Colin Powell also features prominently in another favorite media narrative, the eternal quest for "moderates" in the Republican Party. A foundational assumption of High Broderism is that both Democratic and Republican Parties must contain "moderates" who stand bravely and responsibly against the extremes, especially those on "the left". For years now, their main exhibit for the alleged Republican "moderates" has been the greatest of media darlings, the bold Maverick John McCain, who has one of the most hardline conservative voting records in the Senate. The bold Maverick bragged in his 2008 campaign that he had a 100% pro-Bush voting record in 2008. The Maverick's alleged opposition to torture doesn't extend to supporting the one thing that is most critical right now, prosecution of all the torture perpetrators from recent years.

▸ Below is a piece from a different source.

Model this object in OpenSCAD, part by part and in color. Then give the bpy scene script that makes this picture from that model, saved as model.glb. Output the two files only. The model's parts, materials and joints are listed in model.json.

Another model Republican "moderate", Sen. Chuck Hagel, was bragging the prior year that he had the most pro-Bush voting record in the Senate.

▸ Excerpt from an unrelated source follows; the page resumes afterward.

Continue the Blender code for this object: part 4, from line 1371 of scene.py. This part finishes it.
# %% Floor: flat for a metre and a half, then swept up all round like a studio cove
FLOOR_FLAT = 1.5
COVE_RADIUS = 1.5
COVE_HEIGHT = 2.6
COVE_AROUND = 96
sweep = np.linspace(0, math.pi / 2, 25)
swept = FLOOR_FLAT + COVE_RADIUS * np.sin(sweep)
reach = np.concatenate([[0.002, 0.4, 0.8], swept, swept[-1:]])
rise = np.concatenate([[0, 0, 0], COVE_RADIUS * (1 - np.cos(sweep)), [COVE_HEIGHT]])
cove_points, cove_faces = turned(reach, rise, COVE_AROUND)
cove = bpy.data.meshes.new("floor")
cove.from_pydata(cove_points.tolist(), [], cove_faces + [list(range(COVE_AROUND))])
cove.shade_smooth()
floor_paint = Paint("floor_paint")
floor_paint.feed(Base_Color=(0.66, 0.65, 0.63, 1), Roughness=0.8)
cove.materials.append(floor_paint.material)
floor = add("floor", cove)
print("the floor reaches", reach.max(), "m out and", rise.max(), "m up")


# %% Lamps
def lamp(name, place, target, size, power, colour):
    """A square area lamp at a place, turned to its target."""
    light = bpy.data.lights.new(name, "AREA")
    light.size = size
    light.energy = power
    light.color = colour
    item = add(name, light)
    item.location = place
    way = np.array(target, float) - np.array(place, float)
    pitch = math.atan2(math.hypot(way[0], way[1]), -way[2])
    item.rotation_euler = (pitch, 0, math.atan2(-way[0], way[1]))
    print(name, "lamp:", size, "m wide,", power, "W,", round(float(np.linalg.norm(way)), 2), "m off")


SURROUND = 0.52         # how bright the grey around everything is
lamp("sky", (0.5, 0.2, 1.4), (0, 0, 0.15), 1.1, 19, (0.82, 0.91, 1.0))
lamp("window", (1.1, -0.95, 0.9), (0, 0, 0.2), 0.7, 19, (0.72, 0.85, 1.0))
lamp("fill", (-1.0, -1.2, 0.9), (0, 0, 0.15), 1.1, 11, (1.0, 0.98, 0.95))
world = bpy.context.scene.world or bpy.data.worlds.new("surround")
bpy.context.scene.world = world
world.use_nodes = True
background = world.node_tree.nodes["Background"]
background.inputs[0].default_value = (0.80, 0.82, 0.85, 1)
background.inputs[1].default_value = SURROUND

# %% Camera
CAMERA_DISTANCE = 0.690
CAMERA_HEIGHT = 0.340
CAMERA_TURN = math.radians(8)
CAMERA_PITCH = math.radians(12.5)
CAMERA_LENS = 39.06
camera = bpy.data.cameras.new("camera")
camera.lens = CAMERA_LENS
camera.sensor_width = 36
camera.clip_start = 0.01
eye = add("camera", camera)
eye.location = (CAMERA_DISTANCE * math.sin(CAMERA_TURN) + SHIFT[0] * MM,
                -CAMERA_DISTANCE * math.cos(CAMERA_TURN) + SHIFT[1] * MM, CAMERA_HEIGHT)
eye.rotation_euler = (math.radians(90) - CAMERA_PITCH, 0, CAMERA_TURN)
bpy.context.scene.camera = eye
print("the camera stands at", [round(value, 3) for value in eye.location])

Even TPM's Josh Marshall (Gas on the Fire 05/29/09) and Eric Kleefeld (Sotomayor Spark Lights Intra-GOP Conflagration 05/29/09) partially promote the notion of some kind of moderate Republican wing in their reading of momentary Republican divisions over Sonia Sotomayor's nomination as Supreme Court Justice. In Eric's formulation:

After a week of escalating race and gender rhetoric from the right over the Sotomayor nomination, it's now looking like some in the Republican Party -- those concerned with actually getting elected -- have become alarmed by the political damage the more extreme members of their party may be doing and are moving to rein in the vitriol. It's the starkest example yet of an interesting division within the right, one that has been apparent for some time, but which the Sotomayor nomination has not only crystalized but accelerated: the right-wing bomb-throwers obsessed with ideological purity versus the right-wing pragmatists who want the party to actually win election again some day.
Eric is especially careful to say this is a difference among ideological rightwingers. But what he describes is essentially a cosmetic difference over just how to oppose Sotomayor's nomination. And it's nothing that the Republicans run a highbrow/lowbrow campaign over issues like this, with the hate radio ranters and other non-officeholders serving up the real sleaze and with at least a few offering more high-minded reasons for supporting the same position. Arlen Specter has been notorious for offering high-minded cover in those situations, which is one of the reasons I am so appalled that Give-'Em-Whine-Harry Reid and the other Senate Dems accepted him into the Democratic Party so easily.

There may come a time when a real moderate faction emerges from today's Bircherized Republican Party. But Colin Powell going on TV and trying to rehabilitate his reputation doesn't qualify.